Continuum Damage Modeling of Rocks Under Blast Loading

Abstract

Rock fragmentation by blasting has been in practice in civil and mining industries for centuries. The controlled use of explosives is considered the dominant approach for the purpose of breaking the rock material in any hard rock mining. The fracturing process of rock material, when subjected to blast loading, is a complex phenomenon and requires substantial study. Obtaining desired results in any rock blasting project demands for extensive understanding in two separate engineering fields. The first field of study should focus on the mechanics of dynamic fracturing of brittle rock material in response to blast loading. Given the inherent nature of the blast phenomenon, care should be given in the rock mechanics studies, and the analysis should be handled considering the dynamic behavior of the material. The second field comprises the study of the behavior of stress waves in brittle materials, the controlling parameters of wave attenuation, and the effect of stress wave interactions on dynamic fracturing of rock mass. In this thesis, the strain rate dependency of dynamic tensile strength of Laurentian granite is investigated by the aid of different experimental methods i.e. Hopkinson bar experiments and Split Hopkinson Pressure Bar (SHPB) experiments. The obtained results were combined and implemented as Dynamic Increase Factor (DIF) in the RHT material model using LS-DYNA numerical code. Using the modified RHT material model, two distinct rock blasting problems are studied numerically. First, the effect of stress wave interaction on the resulted rock damage and fragmentation is investigated using a range of initiation delay times. Different scenarios of wave superposition are examined and an optimum delay window is introduced based on the elastic stress wave theory.

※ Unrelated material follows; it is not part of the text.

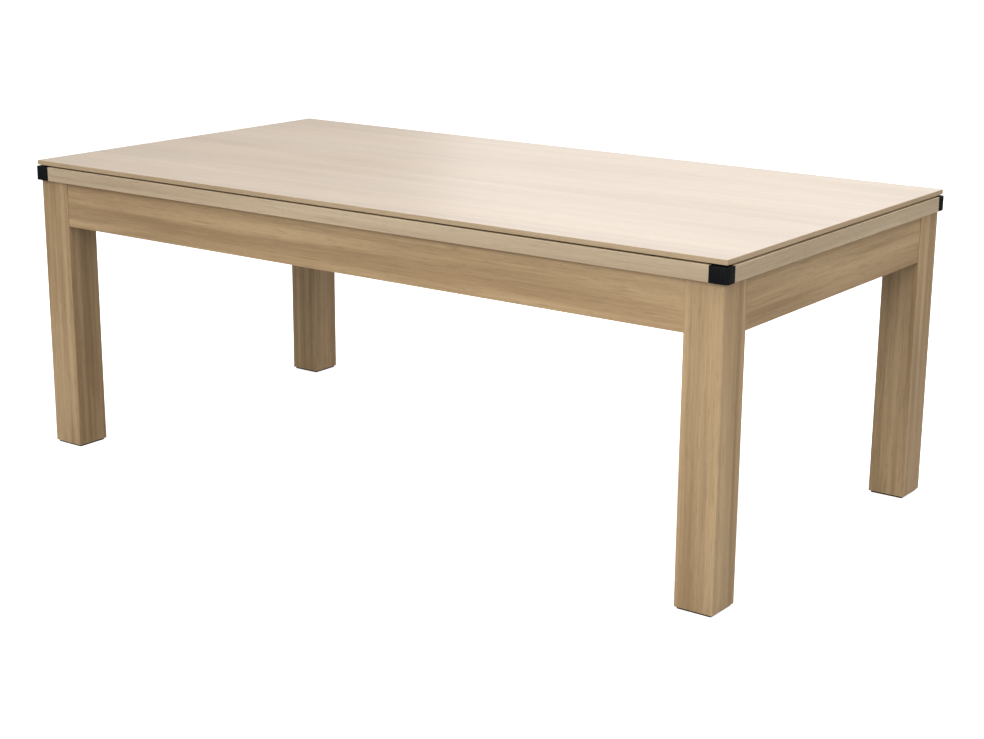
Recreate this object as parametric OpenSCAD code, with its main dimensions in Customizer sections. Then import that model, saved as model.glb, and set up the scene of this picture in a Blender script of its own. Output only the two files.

Second, the effectiveness of current destress blasting practices in burst prone deep underground excavations is studied. The capability of the conventional destressing patterns in alleviating the burst potential is explored by damage investigation and stress studies ahead of a tunnel face before and after destressing. A new destressing pattern is introduced which is successfully capable of transforming the stress states ahead of a tunnel face, reducing the rockburst potential.